Lines of data
**********

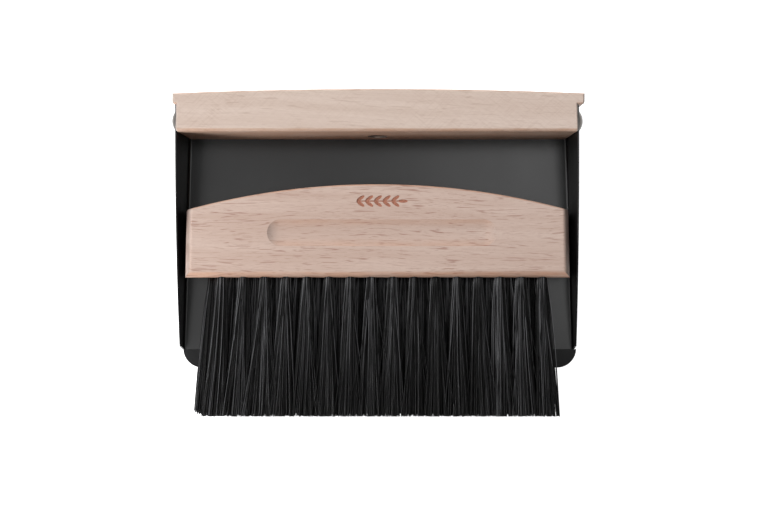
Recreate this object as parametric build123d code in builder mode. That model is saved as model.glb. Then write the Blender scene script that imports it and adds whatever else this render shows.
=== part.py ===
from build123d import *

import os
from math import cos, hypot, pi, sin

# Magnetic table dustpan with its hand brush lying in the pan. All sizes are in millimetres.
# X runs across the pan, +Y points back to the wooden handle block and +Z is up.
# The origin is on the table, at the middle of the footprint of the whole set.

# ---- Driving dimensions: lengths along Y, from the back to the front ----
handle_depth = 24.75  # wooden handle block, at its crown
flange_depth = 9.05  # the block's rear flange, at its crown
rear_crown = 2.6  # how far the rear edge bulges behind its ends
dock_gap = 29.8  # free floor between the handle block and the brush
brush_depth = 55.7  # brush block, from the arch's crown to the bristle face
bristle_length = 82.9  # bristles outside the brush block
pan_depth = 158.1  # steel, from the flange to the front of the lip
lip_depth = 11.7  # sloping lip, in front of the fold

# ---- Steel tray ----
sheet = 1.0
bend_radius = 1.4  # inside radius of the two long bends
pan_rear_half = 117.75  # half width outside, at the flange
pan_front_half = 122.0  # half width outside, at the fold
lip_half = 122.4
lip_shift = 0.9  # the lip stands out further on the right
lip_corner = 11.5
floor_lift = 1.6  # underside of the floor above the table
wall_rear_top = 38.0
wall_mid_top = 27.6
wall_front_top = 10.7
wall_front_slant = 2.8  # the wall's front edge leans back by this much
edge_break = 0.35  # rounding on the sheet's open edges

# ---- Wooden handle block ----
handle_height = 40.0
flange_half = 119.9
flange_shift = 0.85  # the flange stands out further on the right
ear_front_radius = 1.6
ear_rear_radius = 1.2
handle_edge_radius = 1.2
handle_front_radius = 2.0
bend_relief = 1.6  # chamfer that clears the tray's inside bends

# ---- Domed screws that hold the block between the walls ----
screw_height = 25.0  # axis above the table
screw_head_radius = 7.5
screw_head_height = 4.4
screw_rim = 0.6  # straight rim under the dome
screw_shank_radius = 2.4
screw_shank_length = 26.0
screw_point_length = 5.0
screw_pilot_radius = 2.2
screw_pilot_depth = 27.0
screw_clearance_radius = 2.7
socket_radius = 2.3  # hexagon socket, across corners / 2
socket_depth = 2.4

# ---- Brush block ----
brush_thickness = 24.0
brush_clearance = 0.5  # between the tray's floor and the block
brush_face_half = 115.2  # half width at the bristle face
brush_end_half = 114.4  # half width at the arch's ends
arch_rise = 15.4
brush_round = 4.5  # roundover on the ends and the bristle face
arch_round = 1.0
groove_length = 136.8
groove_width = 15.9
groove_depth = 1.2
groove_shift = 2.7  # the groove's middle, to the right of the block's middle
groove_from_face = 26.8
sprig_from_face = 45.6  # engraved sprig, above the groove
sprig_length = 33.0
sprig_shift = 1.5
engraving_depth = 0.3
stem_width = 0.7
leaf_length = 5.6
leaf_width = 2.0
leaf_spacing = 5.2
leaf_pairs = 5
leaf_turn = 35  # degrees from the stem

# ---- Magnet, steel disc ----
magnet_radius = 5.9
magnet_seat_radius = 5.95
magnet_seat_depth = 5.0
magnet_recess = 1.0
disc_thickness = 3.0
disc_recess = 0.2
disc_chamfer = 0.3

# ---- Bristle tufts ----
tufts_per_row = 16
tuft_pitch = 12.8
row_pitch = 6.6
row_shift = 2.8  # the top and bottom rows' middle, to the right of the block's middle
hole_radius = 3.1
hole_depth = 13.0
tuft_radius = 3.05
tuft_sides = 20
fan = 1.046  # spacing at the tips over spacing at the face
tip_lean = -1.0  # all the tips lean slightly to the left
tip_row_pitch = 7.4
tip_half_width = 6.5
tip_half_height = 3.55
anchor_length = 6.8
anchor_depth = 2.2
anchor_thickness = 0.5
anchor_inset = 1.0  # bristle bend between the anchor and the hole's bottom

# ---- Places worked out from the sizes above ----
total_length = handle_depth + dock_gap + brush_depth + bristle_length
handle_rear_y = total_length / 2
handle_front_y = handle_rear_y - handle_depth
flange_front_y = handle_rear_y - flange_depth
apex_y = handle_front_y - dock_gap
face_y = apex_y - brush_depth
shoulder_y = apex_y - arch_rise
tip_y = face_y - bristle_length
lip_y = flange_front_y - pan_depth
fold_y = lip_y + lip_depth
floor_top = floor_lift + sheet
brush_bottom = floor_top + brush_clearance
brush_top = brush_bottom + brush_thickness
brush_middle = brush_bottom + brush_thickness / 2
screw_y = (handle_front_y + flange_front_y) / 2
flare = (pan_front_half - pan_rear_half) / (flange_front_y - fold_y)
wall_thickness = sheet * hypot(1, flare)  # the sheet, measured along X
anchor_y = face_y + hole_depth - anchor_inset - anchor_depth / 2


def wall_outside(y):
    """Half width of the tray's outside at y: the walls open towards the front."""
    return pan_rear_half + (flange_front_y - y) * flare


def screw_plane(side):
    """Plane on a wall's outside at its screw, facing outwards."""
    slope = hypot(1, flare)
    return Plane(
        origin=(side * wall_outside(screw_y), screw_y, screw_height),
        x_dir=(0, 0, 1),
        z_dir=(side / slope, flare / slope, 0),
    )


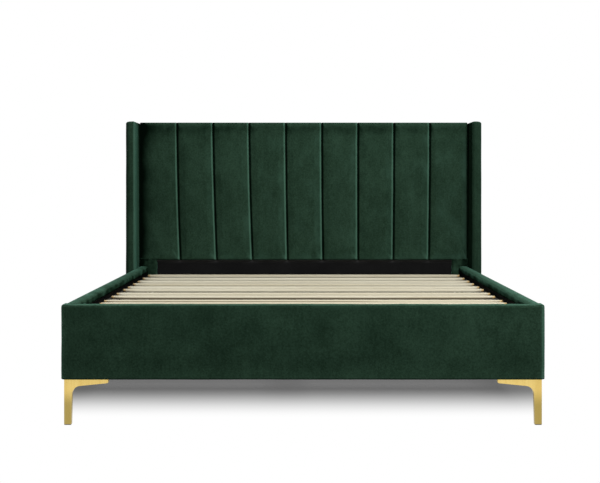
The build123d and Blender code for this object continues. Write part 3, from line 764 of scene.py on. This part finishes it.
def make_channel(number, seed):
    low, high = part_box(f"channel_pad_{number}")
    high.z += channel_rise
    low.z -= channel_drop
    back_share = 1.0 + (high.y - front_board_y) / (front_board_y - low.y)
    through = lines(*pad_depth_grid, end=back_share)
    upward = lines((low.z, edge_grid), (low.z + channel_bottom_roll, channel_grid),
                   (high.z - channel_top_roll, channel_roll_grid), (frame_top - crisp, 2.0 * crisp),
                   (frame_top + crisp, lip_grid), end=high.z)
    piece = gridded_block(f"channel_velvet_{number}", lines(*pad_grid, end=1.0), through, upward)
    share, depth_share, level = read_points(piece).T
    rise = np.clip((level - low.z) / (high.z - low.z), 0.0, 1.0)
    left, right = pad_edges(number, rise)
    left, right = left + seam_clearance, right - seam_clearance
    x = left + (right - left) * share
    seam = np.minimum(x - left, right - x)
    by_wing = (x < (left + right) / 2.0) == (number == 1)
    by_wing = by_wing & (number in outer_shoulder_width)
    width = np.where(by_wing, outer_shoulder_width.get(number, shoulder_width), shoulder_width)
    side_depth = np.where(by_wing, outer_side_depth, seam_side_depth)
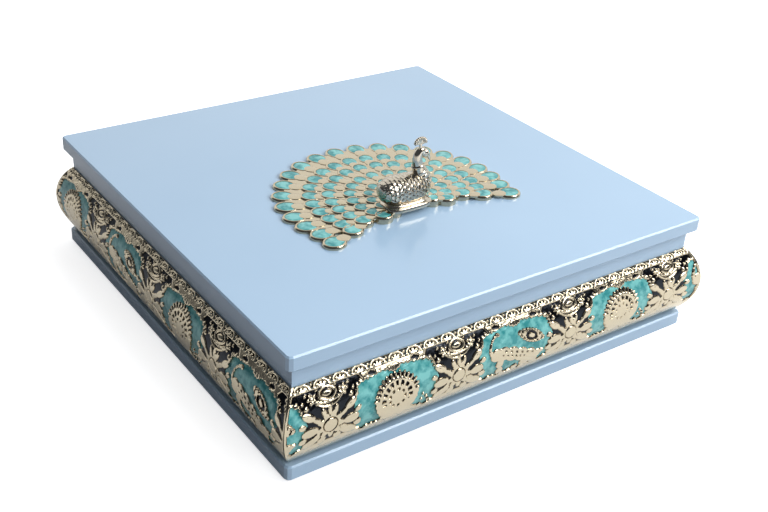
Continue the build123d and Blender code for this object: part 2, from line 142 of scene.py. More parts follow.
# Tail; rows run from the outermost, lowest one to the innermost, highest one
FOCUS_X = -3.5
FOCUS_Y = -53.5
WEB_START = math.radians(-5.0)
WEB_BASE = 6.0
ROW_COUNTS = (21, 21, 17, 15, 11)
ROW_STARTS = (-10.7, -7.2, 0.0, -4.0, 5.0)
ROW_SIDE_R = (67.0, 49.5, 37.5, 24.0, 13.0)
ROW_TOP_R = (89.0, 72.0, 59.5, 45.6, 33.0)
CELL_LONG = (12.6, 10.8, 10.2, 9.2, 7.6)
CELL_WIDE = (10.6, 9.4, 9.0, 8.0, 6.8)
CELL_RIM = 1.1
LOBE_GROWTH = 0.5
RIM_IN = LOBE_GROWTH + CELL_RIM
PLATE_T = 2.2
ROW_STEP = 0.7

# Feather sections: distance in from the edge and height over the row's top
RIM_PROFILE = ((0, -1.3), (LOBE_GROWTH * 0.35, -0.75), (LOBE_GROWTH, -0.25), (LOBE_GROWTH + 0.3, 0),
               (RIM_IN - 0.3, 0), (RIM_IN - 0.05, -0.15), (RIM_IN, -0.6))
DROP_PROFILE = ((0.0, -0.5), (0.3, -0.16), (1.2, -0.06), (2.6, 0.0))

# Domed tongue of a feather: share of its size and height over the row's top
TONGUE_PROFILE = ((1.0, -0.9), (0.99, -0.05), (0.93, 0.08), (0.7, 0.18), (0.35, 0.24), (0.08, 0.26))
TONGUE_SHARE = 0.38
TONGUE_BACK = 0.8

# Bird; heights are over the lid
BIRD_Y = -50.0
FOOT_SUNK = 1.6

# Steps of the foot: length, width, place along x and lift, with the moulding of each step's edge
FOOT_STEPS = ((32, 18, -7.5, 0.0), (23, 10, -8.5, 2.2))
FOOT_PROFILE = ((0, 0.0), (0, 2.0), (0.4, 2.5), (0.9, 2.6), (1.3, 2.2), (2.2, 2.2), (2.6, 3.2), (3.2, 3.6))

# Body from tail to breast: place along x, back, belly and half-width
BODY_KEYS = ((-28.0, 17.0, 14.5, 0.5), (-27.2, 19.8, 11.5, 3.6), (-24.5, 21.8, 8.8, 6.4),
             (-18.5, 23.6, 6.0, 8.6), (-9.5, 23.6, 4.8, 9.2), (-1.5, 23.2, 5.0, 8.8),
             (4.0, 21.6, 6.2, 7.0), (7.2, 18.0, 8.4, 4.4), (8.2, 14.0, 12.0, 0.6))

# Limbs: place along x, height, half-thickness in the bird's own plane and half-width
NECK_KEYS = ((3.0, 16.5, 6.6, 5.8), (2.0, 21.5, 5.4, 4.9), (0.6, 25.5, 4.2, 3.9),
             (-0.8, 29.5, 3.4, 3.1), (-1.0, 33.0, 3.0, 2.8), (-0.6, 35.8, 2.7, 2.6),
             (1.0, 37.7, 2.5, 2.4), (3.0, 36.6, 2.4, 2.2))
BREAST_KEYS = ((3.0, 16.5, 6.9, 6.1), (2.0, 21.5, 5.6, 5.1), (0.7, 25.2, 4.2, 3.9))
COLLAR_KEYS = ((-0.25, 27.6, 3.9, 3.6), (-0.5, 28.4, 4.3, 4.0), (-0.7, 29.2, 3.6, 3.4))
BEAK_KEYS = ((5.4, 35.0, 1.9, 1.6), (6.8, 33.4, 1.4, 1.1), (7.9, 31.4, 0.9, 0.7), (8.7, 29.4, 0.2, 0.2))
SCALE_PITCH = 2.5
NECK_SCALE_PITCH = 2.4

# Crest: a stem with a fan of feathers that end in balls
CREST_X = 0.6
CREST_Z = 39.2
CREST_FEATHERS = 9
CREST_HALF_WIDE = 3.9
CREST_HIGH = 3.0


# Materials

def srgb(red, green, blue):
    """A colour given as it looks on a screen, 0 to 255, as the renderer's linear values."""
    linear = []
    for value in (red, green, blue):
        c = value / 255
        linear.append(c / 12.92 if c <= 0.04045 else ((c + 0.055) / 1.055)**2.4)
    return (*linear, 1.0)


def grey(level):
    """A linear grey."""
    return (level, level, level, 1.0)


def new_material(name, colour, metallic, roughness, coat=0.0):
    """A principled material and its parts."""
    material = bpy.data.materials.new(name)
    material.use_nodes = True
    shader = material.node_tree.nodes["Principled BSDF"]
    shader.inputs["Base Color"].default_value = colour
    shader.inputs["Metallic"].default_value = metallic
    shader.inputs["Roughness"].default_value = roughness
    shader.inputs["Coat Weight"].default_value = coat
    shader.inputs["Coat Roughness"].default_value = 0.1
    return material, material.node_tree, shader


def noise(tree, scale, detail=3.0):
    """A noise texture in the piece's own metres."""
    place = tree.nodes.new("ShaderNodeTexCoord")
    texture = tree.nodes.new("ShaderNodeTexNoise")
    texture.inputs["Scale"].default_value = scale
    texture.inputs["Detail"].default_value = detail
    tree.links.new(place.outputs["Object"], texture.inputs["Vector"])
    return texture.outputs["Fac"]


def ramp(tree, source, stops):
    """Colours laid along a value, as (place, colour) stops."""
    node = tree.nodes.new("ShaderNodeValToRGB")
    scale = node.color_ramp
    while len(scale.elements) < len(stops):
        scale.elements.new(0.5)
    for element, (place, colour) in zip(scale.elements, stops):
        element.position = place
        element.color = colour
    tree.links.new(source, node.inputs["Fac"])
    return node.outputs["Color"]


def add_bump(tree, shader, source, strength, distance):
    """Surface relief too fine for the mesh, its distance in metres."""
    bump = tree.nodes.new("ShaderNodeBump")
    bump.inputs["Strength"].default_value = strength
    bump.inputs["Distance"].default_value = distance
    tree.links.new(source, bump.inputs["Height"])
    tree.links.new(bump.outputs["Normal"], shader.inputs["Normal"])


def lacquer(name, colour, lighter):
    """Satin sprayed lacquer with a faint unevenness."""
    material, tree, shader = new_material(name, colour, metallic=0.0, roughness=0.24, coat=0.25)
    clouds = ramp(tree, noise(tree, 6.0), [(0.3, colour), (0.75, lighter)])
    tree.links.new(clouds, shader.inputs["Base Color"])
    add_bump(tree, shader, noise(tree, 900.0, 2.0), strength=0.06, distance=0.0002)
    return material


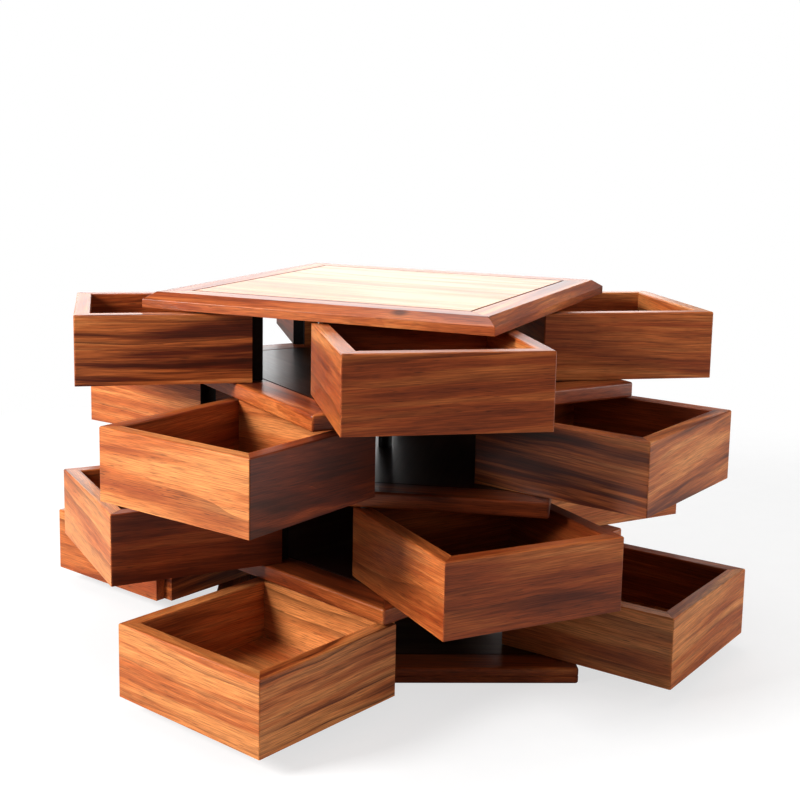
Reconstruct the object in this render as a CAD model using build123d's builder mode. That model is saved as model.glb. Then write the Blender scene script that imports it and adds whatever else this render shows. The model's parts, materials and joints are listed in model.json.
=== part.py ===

**********

§ **WORK INSTRUCTIONS**: Output, from the data above, the lines from the line with "Continue the build123d" to the line with "ROW_STEP = 0.7" exactly as they stand, both ends included and nothing else.

§ **FINAL RESULT**:
Continue the build123d and Blender code for this object: part 2, from line 142 of scene.py. More parts follow.
# Tail; rows run from the outermost, lowest one to the innermost, highest one
FOCUS_X = -3.5
FOCUS_Y = -53.5
WEB_START = math.radians(-5.0)
WEB_BASE = 6.0
ROW_COUNTS = (21, 21, 17, 15, 11)
ROW_STARTS = (-10.7, -7.2, 0.0, -4.0, 5.0)
ROW_SIDE_R = (67.0, 49.5, 37.5, 24.0, 13.0)
ROW_TOP_R = (89.0, 72.0, 59.5, 45.6, 33.0)
CELL_LONG = (12.6, 10.8, 10.2, 9.2, 7.6)
CELL_WIDE = (10.6, 9.4, 9.0, 8.0, 6.8)
CELL_RIM = 1.1
LOBE_GROWTH = 0.5
RIM_IN = LOBE_GROWTH + CELL_RIM
PLATE_T = 2.2
ROW_STEP = 0.7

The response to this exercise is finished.